Since interest rates change all the time and can't be predicted, the "good faith estimate" you get when looking for a mortgage may not be the interest rate you end up with at closing. Every day, interest rates can change, so borrowers can "lock in" the interest rate and points for a certain amount of time to make sure they stay the same.
Depending on your lender, there are many ways to lock in a loan, but the most important thing is to get it in writing. A verbal agreement won't do, and if the lender won't sign a written one, you should find another one. The commitment should say how many points are locked in, what the interest rate is, and how long it will last, which is usually 30 days.
Most of the time, you have to pay a small interest rate premium for this privilege. The lender will also want you to show that you are serious by paying an application fee, getting an appraisal, or giving a credit report.
When deciding whether or not to lock a loan, don't try to guess where interest rates are going. Locking the interest rate is a good idea if you wouldn't be able to get the loan or pay for it if it cost a little more. If you can handle some risk and are sure that the loan provider will give you the real market price, you might want to wait. When the lock period is short, the price is lower than when it is long.

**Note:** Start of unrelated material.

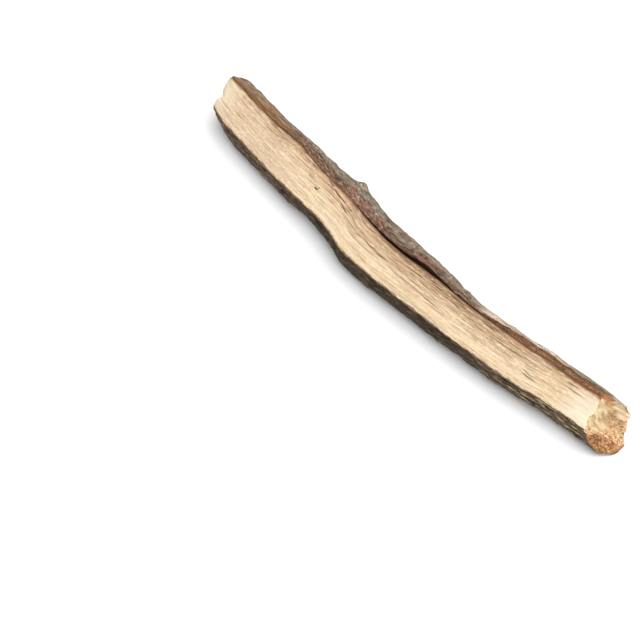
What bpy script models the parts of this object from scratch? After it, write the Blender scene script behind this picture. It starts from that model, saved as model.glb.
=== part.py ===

When interest rates go up, it makes sense for the borrower to lock in the rate, but when rates go down, you still have a few options. Some locks have a feature called "float-down," which only protects the borrower if the rates go up. If they go down, the interest rate that is in place can be used. Most of the time, this costs a little more. For example, if a lender charges one point to lock the interest rate for 60 days, a 60-day float-down may cost 1.5 points.
Even if your lock doesn't have a "float-down" feature and the interest rate drops by 0.5 percent, you should still call your mortgage broker or lender and see if they can work with you. If you only have a week or so until closing, they may not budge because they know it would take too long to try to negotiate a new loan. If there are only a few weeks left until the closing, they may be willing to make a deal on the rate so they don't lose your business to another lender.
You can also walk away, but you will probably lose the application fee or money you have already paid. Slowing down the process on purpose so that the lock expires and you can get the lower rate won't always work. In that case, some contracts will take the higher of the two rates.
Locks can sometimes run out before the loan closes. If you think the lender is waiting for the lock to expire on purpose, you can file a complaint with the lender's governing body, but it will be hard to prove who is at fault. Make sure you send in all of your documents on time and are available for questions so you don't slow down the process. If the deadline is coming up, keep in touch with the broker or lender to try to get it to close.